Anak-anak sering bertanya tentang banyak hal, baik yang berhubungan dengan yang faktual maupun yang fiktif. Pertanyaan seperti itu, bagi anak-anak merupakan ekspresi dari rasa ingin tahu dan mengungkap keraguannya, sehingga anak tersebut terdorong untuk mengajukan pertanyaan. Hal ini merupakan kebutuhan psikis alamiah yang dinamakan dengan istilah “Cinta meneliti”. Cinta meneliti ini merupakan salah satu pertanda anak yang cerdas. Anak cerdas selalu ingin tahu dan terangsang untuk memecahkan masalah yang baru ditemukannya. Dengan begitu, ia dapat mencoba hal-hal baru dan menciptakan produk-produk pemikiran bagi dirinya sendiri. Gardner (2015) dalam Amstring (2005), mendenifisikan kecerdasan sebagai kemampuan untuk memecahkan masalah dan menciptakan produk yang mempunyai nilai budaya. Anak-anak mulai berfikir kritis dimulai ketika mereka menuju pada penguasaan bahasa dan motorik serta kemandirian, yaitu pada masa tatih (diatas 18 bulan).
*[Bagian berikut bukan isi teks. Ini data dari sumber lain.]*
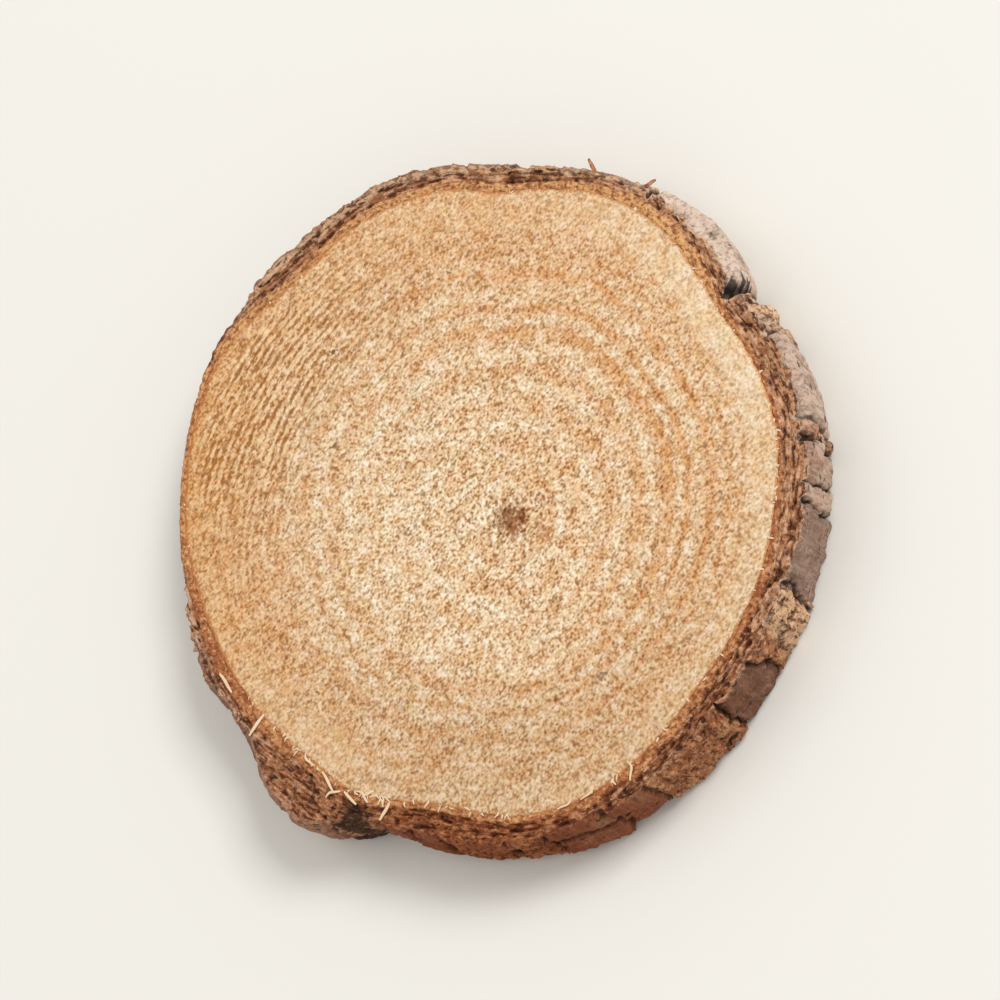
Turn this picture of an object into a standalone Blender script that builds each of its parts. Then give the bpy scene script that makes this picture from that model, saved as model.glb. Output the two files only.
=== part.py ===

Pada masa ini anak-anak mulai mengenal bahasa dan tertarik untuk mempelajarinaya. Berbagai pertanyaan kritis mulai terlontar. Seiring dengan pertanyaan yang keluar dari bibir mungil seorang anak, disinilah peran orang tua bermain. Orang tua dapat menjawab segala pertanyaan anak dengan jawaban yangsebenarnya atau jawaban fiksi yang merupakan karangan orang tua. Orang tua dituntut untuk dapat memberi jawaban yang dapat memuaskan hati seoarang anak, sekalipun jawaban itudirasanya sanagat sulit dipahami oleh anak karena pertanyaannya yang bersifat sensitif. Berawal dari pertanyaan-pertanyaan dari seorang anak, pendidikan meneganai moral dan budi pekerti dapat ditanamkan.
Pada masa sekarang, intensitas bertemu antara anak dengan orang tua sangatlah sempit. Oleh karena itu, orang tua harus mampu membagi waktu dengan baik dan mencari saat-saat yang tepat untuk menyelipkan pelajaran mengenai budi pekerti luhur. Kejujuran merupakan hal terpenting bagi individu dalam menjalani hidup, dan tahap awal penanaman sikap jujur dimulai dari keluarga. Penanaman sikap jujur dalam keluarga dapat dimulai dari perilaku orang tua yang selalu bersikap dan berkata jujur. Dengan begitu, maka akan lebih mudah bagi seoarang anak menanamkan sikap jujur pada dirinya karena tidak pernah merasa dibohongi.